Re: Switches for Home position
« Reply #5 on: January 13, 2018, 10:28:06 AM »
Craig,
That is pretty good for the typical home shop machine application, about +-0.0007". I might give these a try on the travel ends where home occurs.  Extremely easy to mount on my machine.
Re: Switches for Home position
« Reply #6 on: January 13, 2018, 02:09:18 PM »
Hi Gary,
because of the ramp actuation you don't have to mount the switches right at the end of the axis and so avoid fouling with limit switches. Very convenient.
Also ramp actuation means no overrun problems.
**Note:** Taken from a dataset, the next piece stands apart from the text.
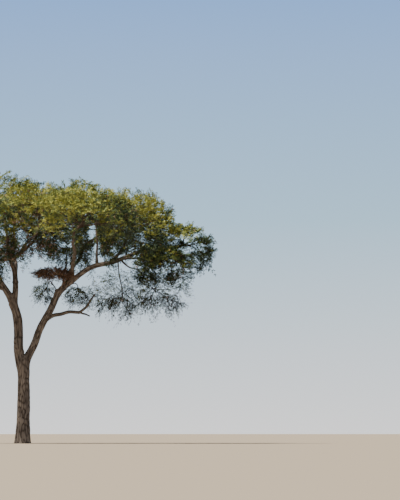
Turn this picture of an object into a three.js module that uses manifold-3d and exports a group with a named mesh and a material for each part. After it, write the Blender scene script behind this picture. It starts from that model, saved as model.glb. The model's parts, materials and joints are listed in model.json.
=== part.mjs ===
// A flat-topped acacia tree with its trunk, boughs and masses of foliage, in millimetres.
// The origin is in the trunk's flat cut at ground level, and +Z points up.
// A bearing is degrees from +X towards +Y, seen from above. A slope is degrees above level.

import * as THREE from 'three';
import { mergeVertices } from 'three/addons/utils/BufferGeometryUtils.js';
import Module from 'manifold-3d';

const wasm = await Module();
wasm.setup();

const jointGap = 0.4; // left between a limb and what it grows from
const massGap = 140; // left between the spaces of two masses
const leafGap = 25; // left between a leaf or twig and a limb
const goldenAngle = Math.PI * (3 - Math.sqrt(5));

// How every limb and every mass grows.
const habit = {
  handle: 0.36, // a limb curve's handles, as a share of its span
  sway: 0.02, // how far a limb sways to a side, as a share of its span
  swayRates: [9, 11], // radians of sway over a limb's length, sideways and upwards
  ringSpacing: 840,
  fineSpacing: 350,
  hub: 0.8, // how far a stem runs from its limb's tip to the middle of its mass
  stemTaper: 0.7,
  twigFrom: [0.45, 0.5], // where a twig leaves the stem: its least share, and what is added at random
  twigReach: 0.84, // how far a twig runs towards the edge of its room
  twigTaper: 0.4,
  sideFrom: [0.35, 0.25],
  sideLength: 0.5,
  sideLean: 60,
  leafRoot: 0.84, // how deep a leaf starts in the core, as a share of the core's reach
  leafLean: 36,
  leafTrims: [1.15, 0.95, 0.75], // the lengths tried for a leaf, until one fits its room
  leafWidth: 0.42,
  leafThickness: 0.07,
  lowest: -0.5, // how far below level the twigs and leaves of a mass point
};

const trunk = {
  height: 4620,
  footRadius: 372,
  forkRadius: 292,
  topShare: 0.55, // radius of the rounded top, as a share of the fork's
  shoulder: 0.93, // share of the height where the top starts to round over
  flare: 105, // how far the root flare stands out at the ground
  flareHeight: 330,
  toes: 5,
  lean: [-45, -20], // where the foot's middle lies, from under the fork
  bow: 30,
  sides: 18,
  rings: 13,
};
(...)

Prior to fitting these switches I had no home switches. Would manually reference the machine at start-up but inevitably would not be perfect and as a consequence
soft limits were worse than useless. Suffered quite a few crashes and misaligned cuts on jobs that were in the machine over several days. After fitting these switches
I can home reliably, easily and quickly. Now soft limits are effective and at 0.02mm repeatability jobs lasting several sessions are no longer daunting that they used
to be. Good home switches are the simplest and yet the best means of reducing crashes.

Craig
My wife left with my best friend...
     and I miss him!
Re: Switches for Home position
« Reply #7 on: January 18, 2018, 04:08:11 PM »
Craig,

What speed do you home at to get your switch to have that accuracy.  I just ordered one so any info would be helpful.

RT
Re: Switches for Home position
« Reply #8 on: January 18, 2018, 04:41:21 PM »
Hi RT,
I home at 20%, my machine has axis gearing and is quite slow, 1200mm/min. So homing happens at 240mm/min.

Craig
My wife left with my best friend...
     and I miss him!
Re: Switches for Home position
« Reply #9 on: February 01, 2018, 06:21:33 PM »

Hi All,

I was thinking of adding a second endstop on my z axis and use the two to calibrate my steppers.  Anyone have experience with this technique?  I think the hysteresis of the end stops would come into play.